Infringement: The defendant admitted that its devices include all of the claim elements. Based on that admission, the CAFC determined that the jury had “no basis” for finding no infringement and that there is “no reason for a new trial.” (Although each element was included, the defendant argued that the components were “not connected in the particular manner recited in the claims. The CAFC does not seem to have addressed that point specifically since the jury instructions asked simply whether “each and every element” of the claim was included).
Enabling Disclosure: Callicarate’s patent claim priority to an earlier patent, but could be invalidated if they were shown to be not fully enabled by the earlier patent. The district court found that the earlier patent did not contain adequate disclosure to support the claimed mechanism because (1) the only disclosure of the claimed mechanism is in the background section of the earlier patent; (2) the background section contains disparaging remarks about this mechanism; and (3) the patentee distinguished his assembly mechanism from the claimed mechanism during prosecution.
However, the CAFC held that these reasons were insufficient for a finding of a lack of enablement. First, the background section can be used to enable a claim. Second, disparaging remarks do not make it any less likely that one of ordinary skill in the art would, after reading the background, know how to make and use the invention.
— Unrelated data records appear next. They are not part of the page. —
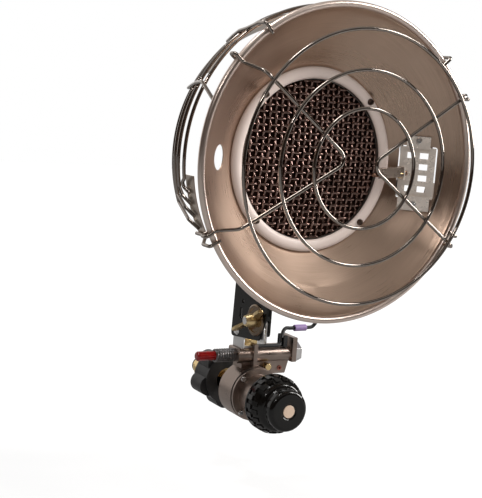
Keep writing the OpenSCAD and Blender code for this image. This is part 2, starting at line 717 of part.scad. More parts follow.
// Heights of the upper and lower lugs over the window's plane, which clear the bowl's curve
lug_z = [5.4, 3.1];
module thermocouple_bracket() {
    color("wheat") head() difference() {
        union() {
            at_window() {
                translate([-13.5, -19.2, 0.8]) cube([27, 38.4, 1]);
                translate([-12, -29, lug_z[0]]) cube([24, 11, 1]);
                translate([-12, -19.2, 0.8]) cube([24, 1, lug_z[0]]);
                translate([-9, 18, lug_z[1]]) cube([18, 9.5, 1]);
                translate([-9, 18.2, 0.8]) cube([18, 1, lug_z[1]]);
            }
            // Tongue and upright lug that carry the probe, with an arm over it
            translate([lug_x - 0.4, -11, lug_h - 3.6]) cube([7, 10, 1]);
            translate([lug_x, -11, lug_h - 3.6]) cube([1.2, 10, 7.4]);
            at_probe() translate([-3, 4.1, 2]) cube([6, 0.8, 25]);
        }
        at_window() {
            for (y = [-15, -6.5, 2, 10.5]) translate([1.5, y, -1]) cube([6.5, 4.5, 3.4]);
            for (y = [-15, 10.5]) translate([-8, y, -1]) cube([5, 4.5, 3.4]);
            for (s = [0, 1]) translate([0, 24 * (2 * s - 1), -1]) cylinder(d = 3.2, h = 8, $fn = 24);
        }
        at_probe() translate([0, 0, -4]) cylinder(d = 4.6, h = 12, $fn = 24);
    }
}
module thermocouple_rivets() {
    color("gainsboro") head() for (s = [0, 1]) at_window() translate([0, 24 * (2 * s - 1), lug_z[s] + 1.02]) {
        cylinder(d1 = 5.6, d2 = 4, h = 1.2, $fn = 32);
        translate([0, 0, -5.6]) cylinder(d = 3, h = 5.6, $fn = 24);
    }
}
// Sensing tip, held through the bracket's lug
module thermocouple_probe() {
    color("peru") head() at_probe() {
        cylinder(d = 4.2, h = 22, $fn = 32);
        translate([0, 0, 22]) cylinder(d1 = 4.2, d2 = 3, h = 8, $fn = 32);
        translate([0, 0, 30]) sphere(d = 3.1, $fn = 24);
        translate([0, 0, -1]) cylinder(d = 4.7, h = 2.4, $fn = 32);
    }
}
module thermocouple_nut() {
    color("goldenrod") head() at_probe() translate([0, 0, 3.6]) difference() {
        hexagon(6.8, 3);
        translate([0, 0, -1]) cylinder(d = 4.3, h = 5, $fn = 24);
    }
}
module thermocouple_lead_upper() {
    color("black") tube_along(smooth(lead_upper_points), lead_d, 8);
}
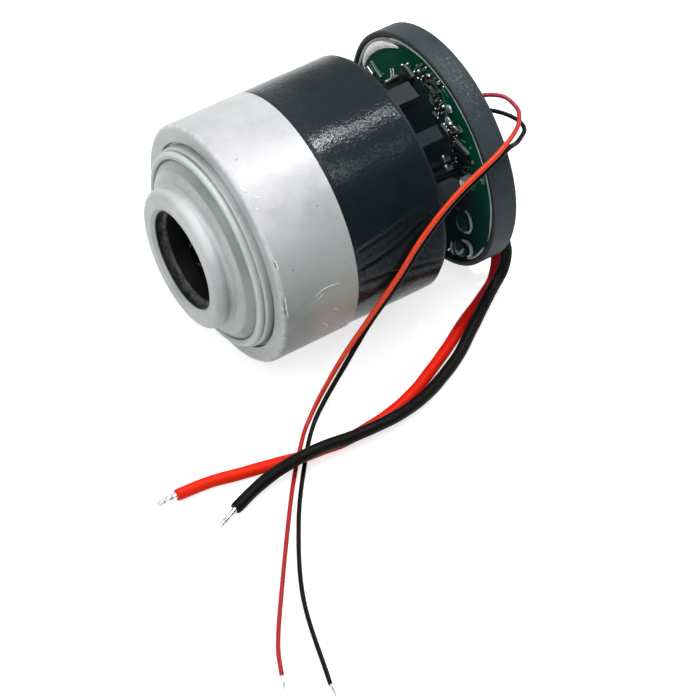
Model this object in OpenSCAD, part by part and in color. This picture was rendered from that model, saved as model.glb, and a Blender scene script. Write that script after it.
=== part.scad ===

Defendant Challenging Claim Construction: In a cross-appeal, the defendant challenged certain claim construction terms. However, the CAFC refused to hear that appeal because the defendant had not objected to the district court’s construction and had conceded infringement of the newly challenged element. (note: the CAFC has finally drawn a line for when it will not review claim construction).
Conclusion: Reversed and remanded because jury verdict was against the weight of the evidence.